You could let the weeds grow, pretend they’re wildflowers, and call it a day.
Badminton anyone?
Or…maybe you like having neighbors who don’t hate you?
If so, a few tips:
- Keep a weed bucket or bag near or in your gardening bucket. Despite what you might think, you will not eventually go back and pick up those 17 sad piles of weeds you left on the ground. You won’t. Seriously. Stop the charade and take a bag with you.
As for the weeding itself, a few weeds here and there – not a big deal. But when you gaze out at a mulched area around a tree, anticipating an expanse of unbroken brown but seeing a misty ocean of green, you know you’re in for a bit of work.
Every year, our maple drops a bazillion (seriously, spell-check, that’s a word? All those other red squiggly lines, and this one you let by?) helicopters, or last year’s morning glories explode all over.
- When you have big weed clusters appear out of thin air, set a daily reminder on your phone and spend 5 minutes a day yanking out what you can (you’ll get a lot in 5 minutes). This is also when the hula hoop method I mentioned in this cleaning post comes in handy.
Or else commit to pulling 100 each time you go by (don’t forget the shoe covers and weed bag!) until it’s cleared up. 100 sounds like a lot, but with a ton of these tiny invaders all in one place, it will only take a few minutes. I actually shoot for 200 when this happens.
If you try to get them all at once:
-
- Your patience and endurance might not stand up to it,
- You’ll get frustrated when more pop up tomorrow,
- And next time, you’ll put the chore off until you lose a toddler or two in the weed patch.
Setting a goal to make the area better each day (eventually it will be clear, I promise), keeps it from feeling so never-ending. 100 weeds or 5 minutes, and you’re done for the day. You can move on to other pressing chores.
Like shaving your husband’s back hair.
Petunias Are the Infants of the Flower World (We Know They’re High Maintenance But We Talk Ourselves Into Thinking They’re Cute and Keep Bringing More Home)
And my bonus gardening tip today for making growing and enjoying your own flowers easier is:
Do not, for the love of all that is holy, plant petunias. Just don’t.
And, now that I’ve said that, let’s talk about the petunias I plant. Every year.
Sorry, they’re just way too much bang for the buck to pass up.
But man, aren’t petunias like the neediest flowers, ever? Their spent blooms are sticky and gross, they stain the deck, and if you neglect their deadheading for even, like, a week, it’s next to impossible to make them look presentable again without giving them a haircut even Eleven would be ashamed of.
However…they’re so pretty! And they’re like $4 for a six-pack.
So every year, I say no to petunias. Then I buy them anyway.
If this is you, here’s how to make them a tad less annoying.
Use cheap scissors that you keep on your deck to deadhead them instead of using your fingers. No more sticky fingers, so you’re more likely to actually do it.

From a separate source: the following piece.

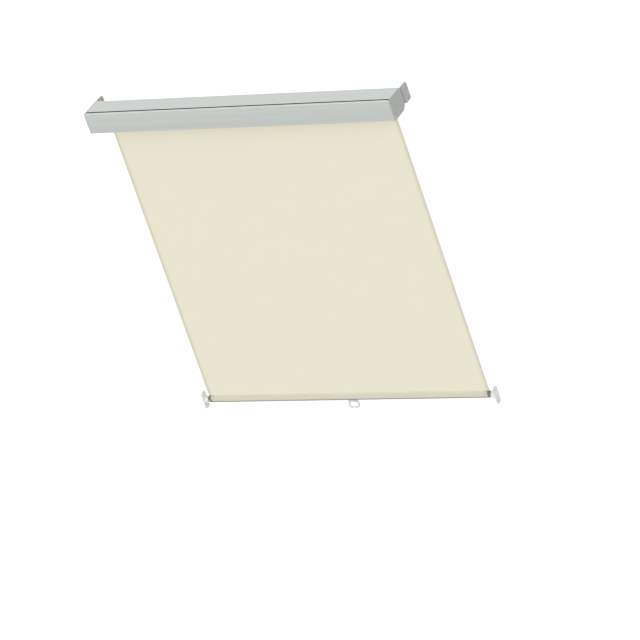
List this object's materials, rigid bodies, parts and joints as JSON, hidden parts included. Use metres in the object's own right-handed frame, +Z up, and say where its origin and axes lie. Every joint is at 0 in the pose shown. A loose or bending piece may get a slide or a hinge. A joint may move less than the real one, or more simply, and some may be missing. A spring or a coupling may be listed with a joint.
{
  "type": "roller blind for a roof window",
  "caption": "Spring roller blind with side hooks: cloth on a sprung tube in an aluminium casing, with a wrapped bottom bar and a clear pull loop.",
  "frame": {"origin": "middle of the casing's flat top face, which comes up under the head of the window's sash", "axes": "+Z up the slope of the window, along the hanging cloth; +X to the right seen from the room; +Y towards the glass, away from the room"},
  "size_m": [0.64, 0.07, 0.6618],
  "materials": {
    "anodised_aluminium": "satin natural anodised",
    "roller_aluminium": "mill finish",
    "grey_plastic": "moulded, matt light grey",
    "white_plastic": "moulded, matt white",
    "strip_plastic": "extruded, matt grey",
    "dark_plastic": "moulded, matt dark grey",
    "clear_plastic": "moulded, clear",
    "steel": "zinc plated",
    "cloth": "plain woven blackout cloth, cream"
  },
  "bodies": {
    "casing_body": {"casing": "anodised_aluminium", "end_cap_left": "grey_plastic", "end_cap_right": "grey_plastic", "cap_screws": "steel", "bracket_left": "grey_plastic", "bracket_right": "grey_plastic", "idle_pin": "steel", "spring_spindle": "steel", "spring_hub": "grey_plastic", "torsion_spring": "steel", "cloth": "cloth", "hook_left": "white_plastic", "hook_right": "white_plastic"},
    "roller_body": {"roller_tube": "roller_aluminium", "idle_plug": "grey_plastic", "spring_plug": "grey_plastic", "spring_carrier": "grey_plastic", "cloth_spline": "white_plastic", "cloth_roll": "cloth"},
    "bar_body": {"bottom_bar": "roller_aluminium", "bar_strip": "strip_plastic", "cloth_hem": "cloth", "bar_cap_left": "dark_plastic", "bar_cap_right": "dark_plastic", "pull_tab": "clear_plastic"}
  },
  "joints": [
    {"name": "bar_travel", "type": "slide", "parent": "casing_body", "child": "bar_body", "axis": [0, 0, 1], "range_m": [-0.325, 0.57], "deforming": ["cloth"]},
    {"name": "tube_spin", "type": "hinge", "parent": "casing_body", "child": "roller_body", "pos_m": [0, 0.002, -0.022], "axis": [1, 0, 0], "range_deg": [-1400, 2450]}
  ],
  "couplings": [
    {"joint": "tube_spin", "follows": "bar_travel", "rad_per_m": 73.5}
  ]
}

Then I take this a step further. Once they start to get big and covered with blossoms, I lose my tolerance for everyday deadheading.
Patience is a virtue, but not one of mine.

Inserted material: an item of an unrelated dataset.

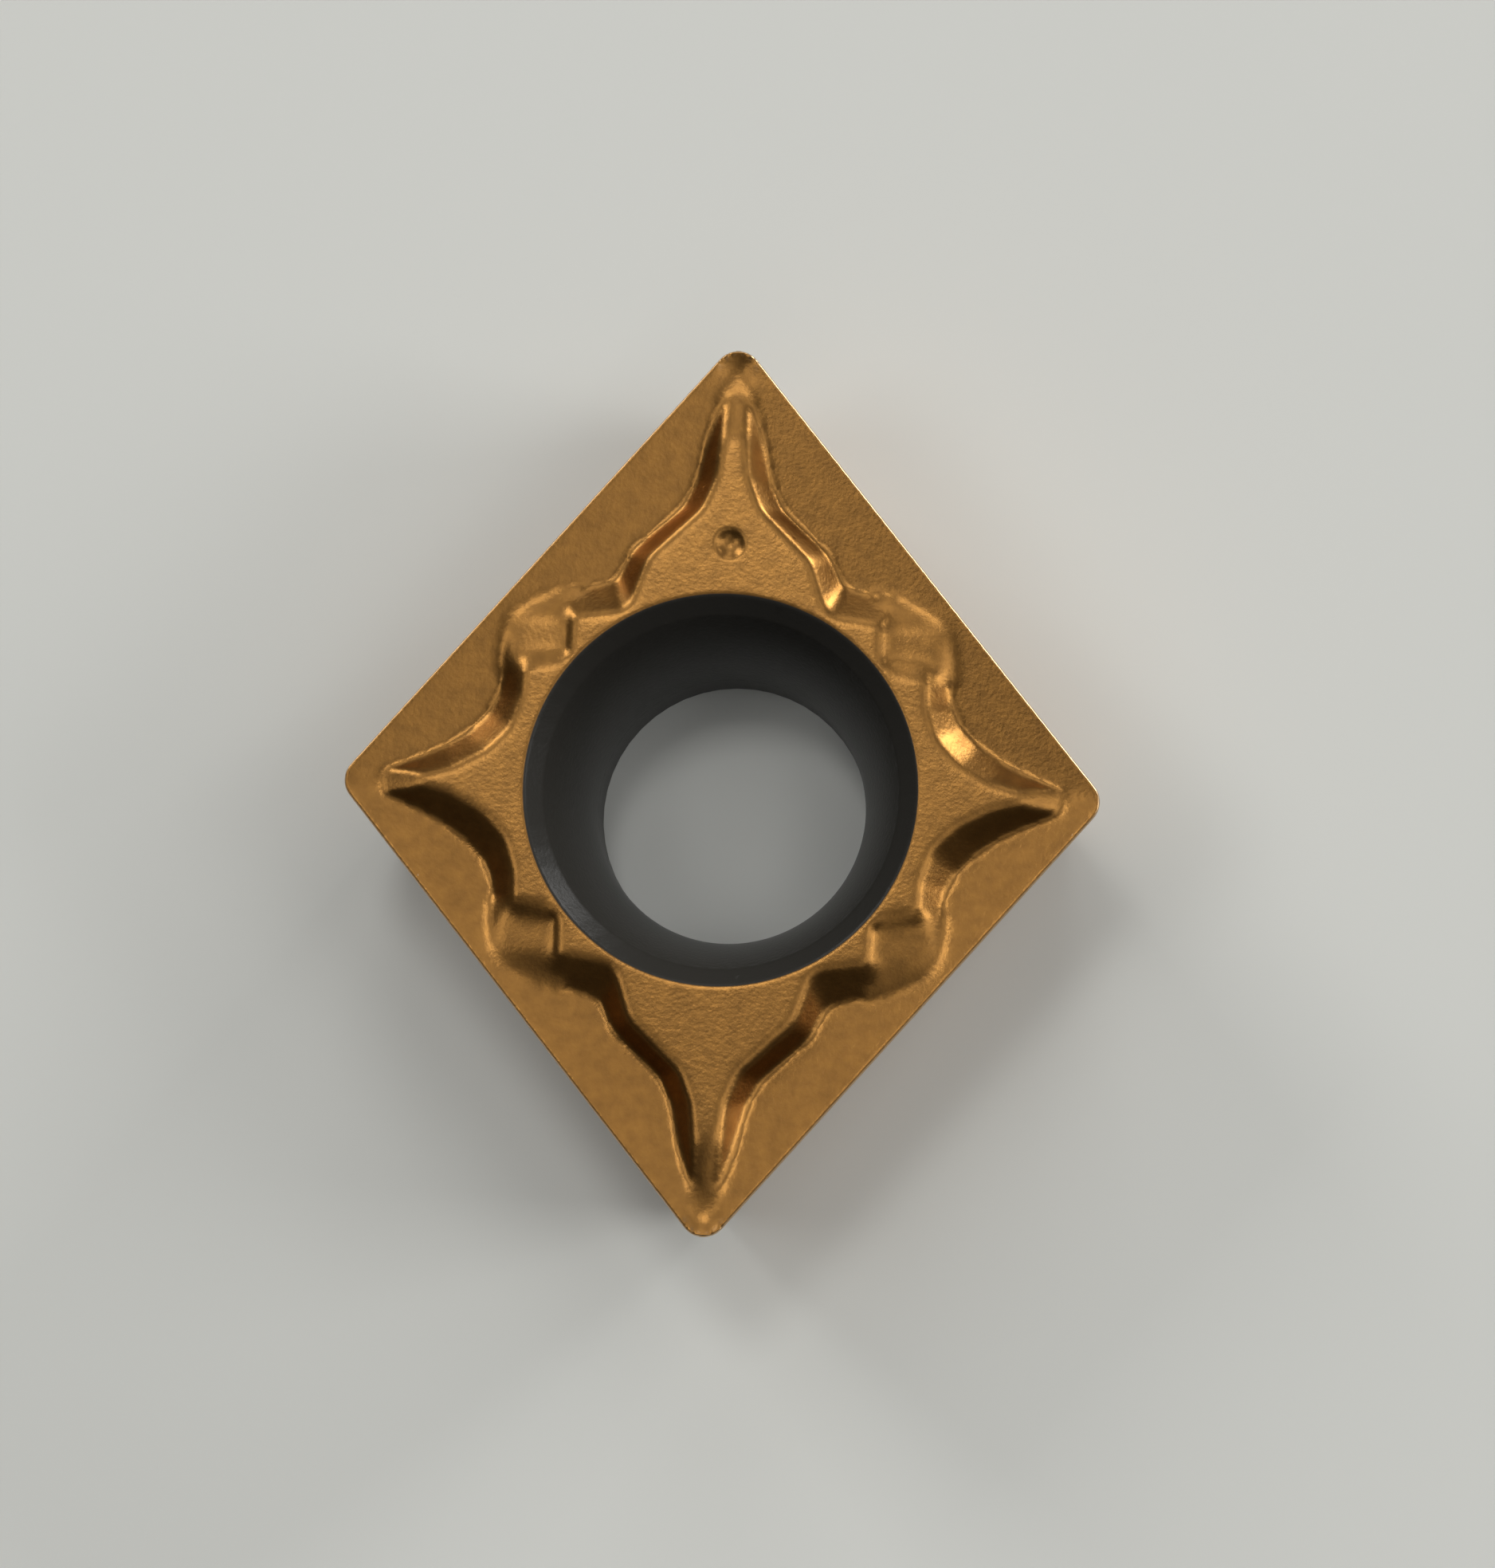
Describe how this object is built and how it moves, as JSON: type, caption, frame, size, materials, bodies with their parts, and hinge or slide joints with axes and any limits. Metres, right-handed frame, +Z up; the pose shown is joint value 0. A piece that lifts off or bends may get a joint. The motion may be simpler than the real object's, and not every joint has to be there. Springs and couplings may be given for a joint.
{
  "type": "carbide insert",
  "caption": "Rhombic indexable turning insert with chip groove, raised star plateau and a countersunk hole for its clamping screw.",
  "frame": {"origin": "on the screw hole's axis, in the plane of the flat seat face", "axes": "+Z up along the screw hole, from the seat to the cutting edges; +Y along the long diagonal, towards the nose whose arm has the index dimple; +X along the short diagonal"},
  "size_m": [0.0122, 0.0144, 0.0041],
  "materials": {
    "coated_carbide": "satin"
  },
  "bodies": {
    "root": {"insert_body": "coated_carbide"}
  },
  "joints": []
}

Once they get to that point, it’s too much of a pain to search them for dead blooms. Despite my best intentions, there’s no stinkin’ way I’m scouring my petunias to deadhead them every single day. Not gonna happen.

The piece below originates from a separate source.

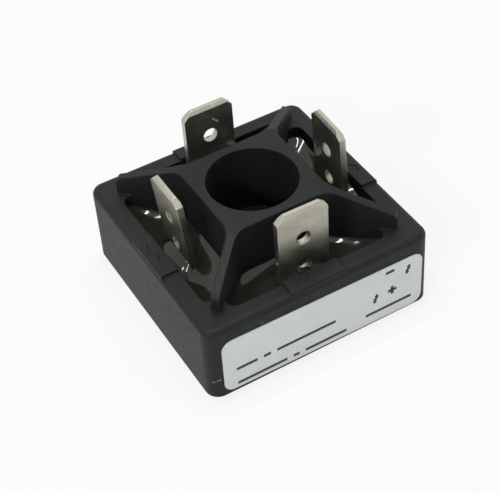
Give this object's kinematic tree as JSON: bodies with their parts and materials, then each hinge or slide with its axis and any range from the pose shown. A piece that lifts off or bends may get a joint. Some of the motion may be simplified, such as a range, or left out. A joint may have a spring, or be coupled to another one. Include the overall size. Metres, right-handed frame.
{
  "type": "bridge rectifier module",
  "caption": "Square potted bridge rectifier module with a deep central screw recess, diagonal ribs, raised rim lands and upright quick-connect tabs.",
  "frame": {"origin": "centre of the screw hole in the plane of the heat-sink face", "axes": "+Z away from the heat sink along the screw, -Y towards the side with the label and the plus tab, X across between the two AC tabs"},
  "size_m": [0.0288, 0.0289, 0.0184],
  "materials": {
    "moulded_plastic": "fine matt, glass-filled",
    "ceramic": "matt white alumina",
    "copper": "satin bare copper",
    "silicone": "satin",
    "silicon_die": "polished with a metallised top",
    "solder": "satin",
    "tinned_brass": "tin-plated, satin, bright at the bevels",
    "potting": "glossy dark brown-black casting compound",
    "label_film": "pale silver-white film"
  },
  "bodies": {
    "root": {"housing": "moulded_plastic", "ceramic_substrate": "ceramic", "base_copper": "copper", "adhesive_bead": "silicone", "track_plus": "copper", "track_minus": "copper", "track_ac_left": "copper", "track_ac_right": "copper", "diode_plus_left": "silicon_die", "diode_plus_right": "silicon_die", "diode_minus_left": "silicon_die", "diode_minus_right": "silicon_die", "clip_plus_left": "copper", "clip_plus_right": "copper", "clip_minus_left": "copper", "clip_minus_right": "copper", "chip_solder": "solder", "clip_solder": "solder", "tab_solder": "solder", "tab_plus": "tinned_brass", "tab_ac_right": "tinned_brass", "tab_minus": "tinned_brass", "tab_ac_left": "tinned_brass", "potting_compound": "potting", "label": "label_film"}
  },
  "joints": []
}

I could just give up, but I hate seeing weak, leggy petunias, and I’m too cheap to throw them out when they get ugly. So every Monday, I cut off every single bloom.
Hold on. Hear me out.
I don’t cut off the buds. Just the blooms, even the new ones that are so fresh and pretty. When I do this, the dead blooms are all exposed, so I get them all.*
Then I let forth an evil laugh. You can’t hide from me, my pretties…
Then…I leave it alone. Other than watering and fertilizing.
By Saturday, voila – it’s covered in blooms again and they are all fresh and lovely. At one time.
So much easier – instead of bedraggled, leggy petunias and a search for shriveled up blossoms every day, you get amazingly gorgeous petunias Friday through Sunday with almost no effort.
So if you can bear bad petunia hair days Monday-Thursday, you get a great payoff for the weekend. I mean, I probably wouldn’t do this if I only had petunias, but it’s fine to have a totally green plant among all the other flowers. And you’re probably more likely to sit out on the deck on the weekend anyway.
Even if you don’t do this weekly, it’s a useful method for when they get out of control, like if you go away for a week or two. Or if you forget you have flowers to take care of (hey, it happens). Just cut off every single bloom and wait a few days.
Visitors ask me how my petunias look so full and pretty. My secret is impatience.
Virtues are overrated.
Alcohol, the Easy Way To a Beautiful Deck
So, tell me – do you enjoy gardening, or do you just enjoy flowers but wish they weren’t so much work?
Or do you avoid the entire subject and stay inside all summer?
Or do you simply drink a lot when you’re on the deck so you don’t have to see your surroundings?
Just curious. Comment below if you’d like to share how you make gardening less tedious and annoying and, therefore, more likely to get done.
I have a bunch more gardening tips I’ll share in a later post. In the meantime, I’d enjoy hearing yours. Just let me grab my umbrella drink and get settled in. I’ll be right back…
*Cut them all the way back to the previous joint in the stem – don’t cut off only the bloom. I learned this trick from the head gardener at Sesame Place who I may or may not have called after a park visit for gardening tips (sometimes I embarrass my husband). If you’ve ever been to an Anheuser-Busch theme park, you know they have the best-looking petunias in the world (or at least the parts of the world we get to see when we have a four-year-old).